Traces of lead found in Brighton schools

     Elevated levels of lead were found inside three Brighton school buildings.

The district says it made the discovery during routine environmental testing. The elevations were found in three separate buildings – the administration building, Brighton High School, and Brookside which is home to the Montessori School of Rochester.

After routine water tests back in December, results showed lead levels of up to five times the federal guidelines were found in the water of some devices. Brighton school officials tell News10NBC the high amount of lead comes from the devices and not the water supply. They're continuing to replace old drinking fountains with new ones and letting the staff and students know what fountains and faucets they can and can’t use. But students we spoke to say everyone is in shock.

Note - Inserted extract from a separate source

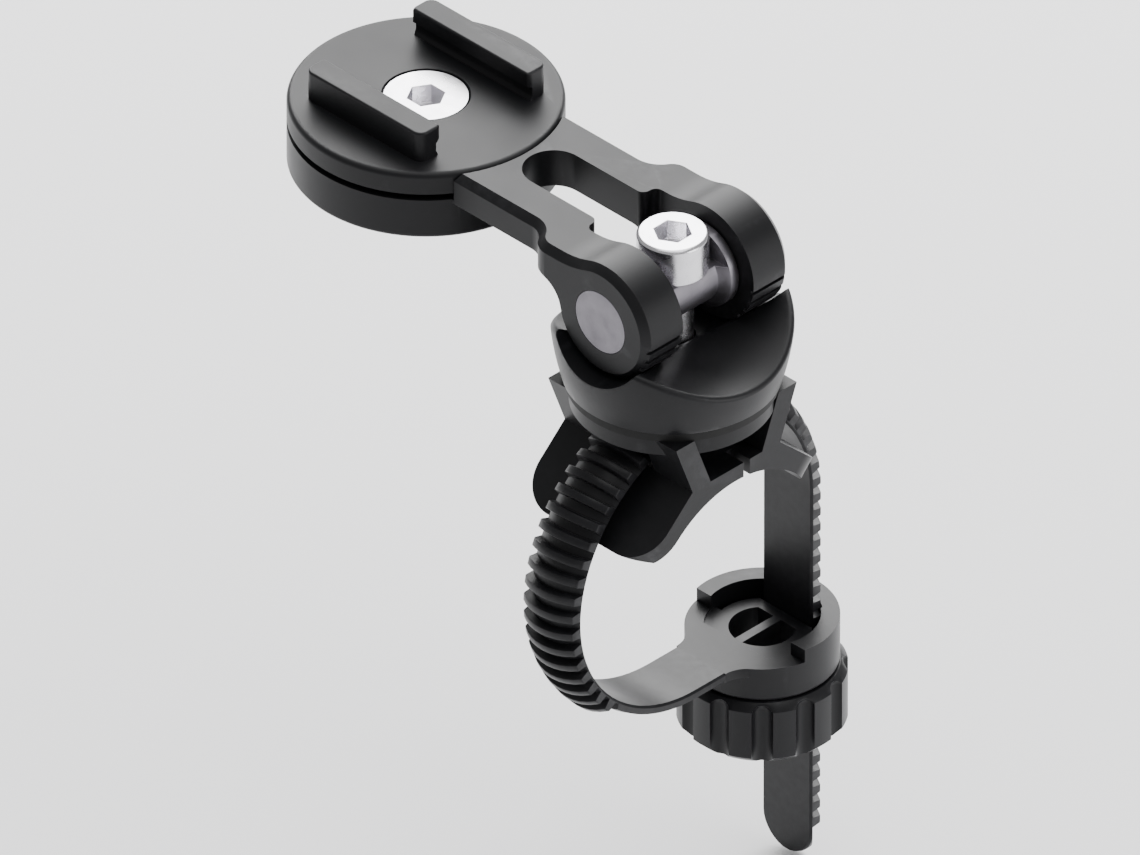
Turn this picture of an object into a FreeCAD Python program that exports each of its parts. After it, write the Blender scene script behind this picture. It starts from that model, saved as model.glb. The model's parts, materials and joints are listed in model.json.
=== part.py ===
"""Handlebar phone mount: a twist-lock head on a pitching arm, a swivel cradle and a screw-drawn strap.

Units are millimetres. The bar axis is X and the origin is on it, under the middle of the foot.
+Z is up through the foot, the cradle and the clamp screw, and the arm reaches out along -X.
Each function returns one piece, and the table at the end writes one file for each.
"""
import FreeCAD
import Part

import math
import os

# Bar saddle of the foot
bar_radius = 14.3
saddle_half_length = 10.5
saddle_half_angle = 57.0
saddle_wall = 2.0
wing_spread = 0.7
wing_drop = 5.3
wing_corner = 5.0
crease_y = 7.1
web_thickness = 3.0
web_lean = 0.38
web_sink = 0.6
web_inset = 0.1
notch_width = 1.0
notch_y = 1.7
notch_depth = 3.0
notch_roof = 2.0

# Flange, hub and swivel
flange_radius = 12.1
flange_lift = 6.9
flange_thickness = 2.2
hub_to_nut = 0.75
hub_height = 4.6
washer_radius = 12.5
washer_thickness = 1.3

# Cradle
cradle_base_radius = 12.9
cradle_rim_radius = 14.35
cradle_waist_radius = 13.9
cradle_waist_rise = 4.4
cradle_saddle_rise = 5.8
cradle_height = 12.3
scoop_radius = 24.0
scoop_crown_radius = 61.0
rim_round = 0.6
rim_search = 2.0
seam_limit = 1.0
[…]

Brianna DiPilato: "What did you think when you found that out?"
Dylan Holcomb, 10th grade: "I heard in Spanish class it was kind of shocking especially because it's not regulated at all. But I was glad to hear that Brighton did test since it's not required, but it's very concerning since the majority of the students do use the fountains."

"I'm like why is there lead in our water cause -- you know -- so many students in the school get water from the place," says ninth grader Kren Singh.

Superintendent of Brighton Central Schools Kevin McGowen tells us -- after voluntarily testing the water in the district -- certain devices kept coming back showing high levels of lead.

McGowen says, "We consulted with the health department at that point in time, both county and state, and the Monroe County Water Authority to ensure that it also wasn't a source issue -- which it wasn't."

Fixtures like older drinking fountains and faucets have now been replaced with newer ones.

McGowen says, "Just particular fixtures -- it has to do with the age of devices. It's an issue many people probably have in their homes as well this is very common."

This comes on the heels of Senator Charles Schumer's proposal to have federal legislation help fund regular lead-testing in schools across upstate New York.

Sen. Schumer says, "What we've seen here in Brighton, I think, we're going to see more of. And the legislation we introduced for the federal government to pay for testing is a really good idea."

Superintendent McGowen tells News10NBC now that the proper actions have been taken. The water is safe to use and to drink.

Sen. Schumer says, "I would use the devices and as importantly to me my own children are in these schools and I would have them drink the water."

It's important to note here that there are no cases of confirmed lead poisoning by water in Monroe County. If parents are concerned, they can call the school district office at 242-5200.

McGowen says that the district will continue to voluntarily test their water and they are now working with an outside third-party environmental agency that will further help with testing in the future.